(Aim of the task): In exact form, please repeat the records from their opening line down to the line with "SIDE_BOX_X = (-468, 446)", including that line.

*** Stored rows

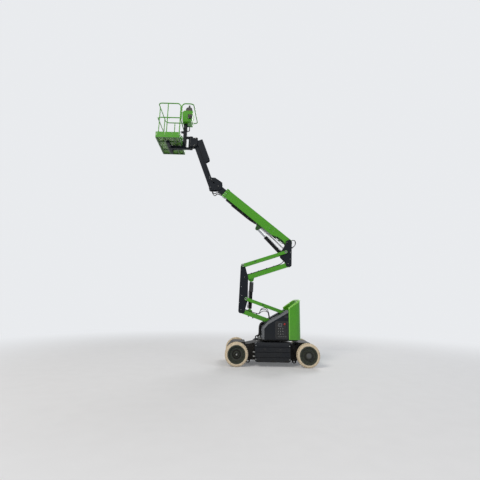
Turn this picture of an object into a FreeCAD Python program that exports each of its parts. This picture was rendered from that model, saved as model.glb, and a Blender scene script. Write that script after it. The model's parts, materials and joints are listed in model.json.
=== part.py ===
import FreeCAD, Part
import math
import os

# Self-propelled articulating boom lift, 12 m class, battery electric. Sizes in millimetres.
# Frame: +X forward, towards the basket; +Y to the machine's left; +Z up.
# The origin is on the ground below the middle of the chassis, on the slewing axis.

# Wheels and axles
WHEELBASE = 1850
TYRE_R = 300
TYRE_WIDTH = 180
TYRE_CORNER = 24
SEAT = 0.3               # gap between pieces that rest on each other
PIN_CLEAR = 0.3
RIM_R = 228
WHEEL_Y = 620            # middle of the tyre, out from the centre plane
KINGPIN_Y = 468
BEAM_SHORT = 65          # the steered beam ends this far inside each kingpin
YOKE_EAR = 24            # thickness of the beam's ears above and below a knuckle
EAR_RISE = 46            # inner face of an ear, above and below the axle line
KINGPIN_R = 20
AXLE_HALF_HEIGHT = 45
STEER_ARM = 150          # kingpin to tie rod pin, to the rear
TIE_ROD_R = 12

# Chassis
FRAME_HALF_WIDTH = 325
FRAME_LOW = 130
FRAME_TOP = 570
FRAME_FRONT = 700
FRAME_REAR = -690
COVER_LENGTH = 480
SIDE_BOX_X = (-468, 446)
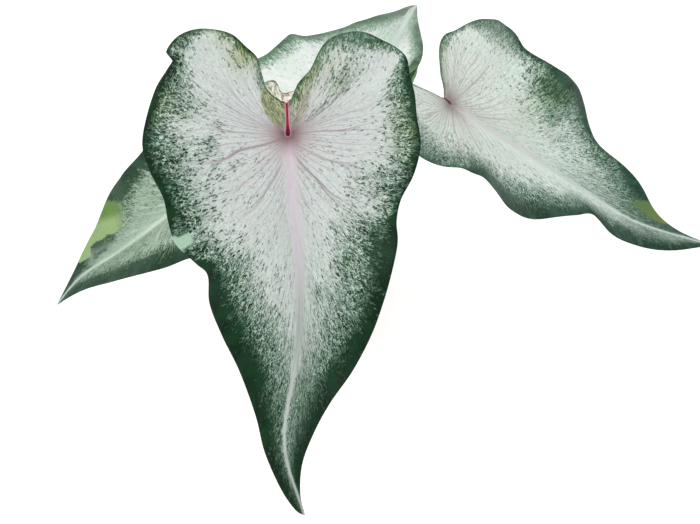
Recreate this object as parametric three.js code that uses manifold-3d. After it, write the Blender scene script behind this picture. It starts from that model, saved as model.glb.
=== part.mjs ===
// A potted caladium: four heart-shaped leaves on long leaf stalks, the tuber they grow from, the potting
// soil round it and a plain clay pot. Millimetres, +Z up, origin at the centre of the pot's underside.

import * as THREE from 'three';
import Module from 'manifold-3d';
import { mergeVertices } from 'three/addons/utils/BufferGeometryUtils.js';

const wasm = await Module();
wasm.setup();

// ---- driving dimensions ----

const CLEARANCE = 0.3; // gap between pieces that touch

const POT_HEIGHT = 128;
const POT_TOP_RADIUS = 66;
const POT_BASE_RADIUS = 45;
const POT_RIM_HEIGHT = 30;
const POT_RIM_STEP = 3.5; // how far the rim band stands out
const POT_WALL = 5;
const POT_FLOOR = 7;
const POT_SEGMENTS = 40;
const DRAIN_COUNT = 3;
const DRAIN_RADIUS = 4.5;
const DRAIN_CIRCLE = 20;

const SOIL_TOP = 113;
const SOIL_RINGS = 6;
const SOIL_SEGMENTS = 28;
const SOIL_MOUND = 4;
const SOIL_RIPPLE = 1.1;

const TUBER_RADIUS = 25;
const TUBER_HEIGHT = 30;
const CROWN_RADIUS = 16; // flat growing crown on top of the tuber
const CROWN_TOP = 96;
const TUBER_SEGMENTS = 20;

const BLADE_THICKNESS = 0.8;
const BLADE_ROWS = 45;
const BLADE_COLUMNS = [0, 0.05, 0.22, 0.48, 0.76, 1]; // steps from midrib (0) to margin (1)
const VEINS_PER_SIDE = 15;
const PUFF = 0.9; // rise of the blade between two veins
const MIDRIB_DEPTH = 1.5; // ribs stand out on the underside
const VEIN_DEPTH = 0.6;
const FOLD_ROUND = 8; // radius that softens the fold along the midrib
const HALF_WIDTH_POWER = 0.9;
const WAVE_REACH = 1.25;

const STALK_BASE_RADIUS = 4.6;
const STALK_TOP_RADIUS = 2.1;
const STALK_STEPS = 16;
const STALK_SIDES = 8;
const STALK_HOLE_GAP = 0.35;
const STALK_RISE = 0.33; // share of its length that keeps to its direction at the crown
const STALK_NECK = 0.3; // share of its length that keeps to its direction under the blade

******

(Problem solution):
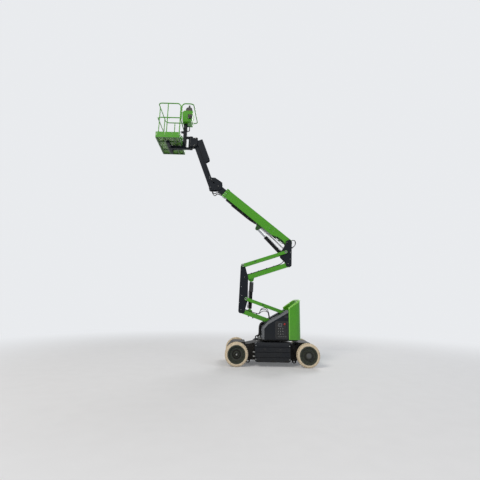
Turn this picture of an object into a FreeCAD Python program that exports each of its parts. This picture was rendered from that model, saved as model.glb, and a Blender scene script. Write that script after it. The model's parts, materials and joints are listed in model.json.
=== part.py ===
import FreeCAD, Part
import math
import os

# Self-propelled articulating boom lift, 12 m class, battery electric. Sizes in millimetres.
# Frame: +X forward, towards the basket; +Y to the machine's left; +Z up.
# The origin is on the ground below the middle of the chassis, on the slewing axis.

# Wheels and axles
WHEELBASE = 1850
TYRE_R = 300
TYRE_WIDTH = 180
TYRE_CORNER = 24
SEAT = 0.3               # gap between pieces that rest on each other
PIN_CLEAR = 0.3
RIM_R = 228
WHEEL_Y = 620            # middle of the tyre, out from the centre plane
KINGPIN_Y = 468
BEAM_SHORT = 65          # the steered beam ends this far inside each kingpin
YOKE_EAR = 24            # thickness of the beam's ears above and below a knuckle
EAR_RISE = 46            # inner face of an ear, above and below the axle line
KINGPIN_R = 20
AXLE_HALF_HEIGHT = 45
STEER_ARM = 150          # kingpin to tie rod pin, to the rear
TIE_ROD_R = 12

# Chassis
FRAME_HALF_WIDTH = 325
FRAME_LOW = 130
FRAME_TOP = 570
FRAME_FRONT = 700
FRAME_REAR = -690
COVER_LENGTH = 480
SIDE_BOX_X = (-468, 446)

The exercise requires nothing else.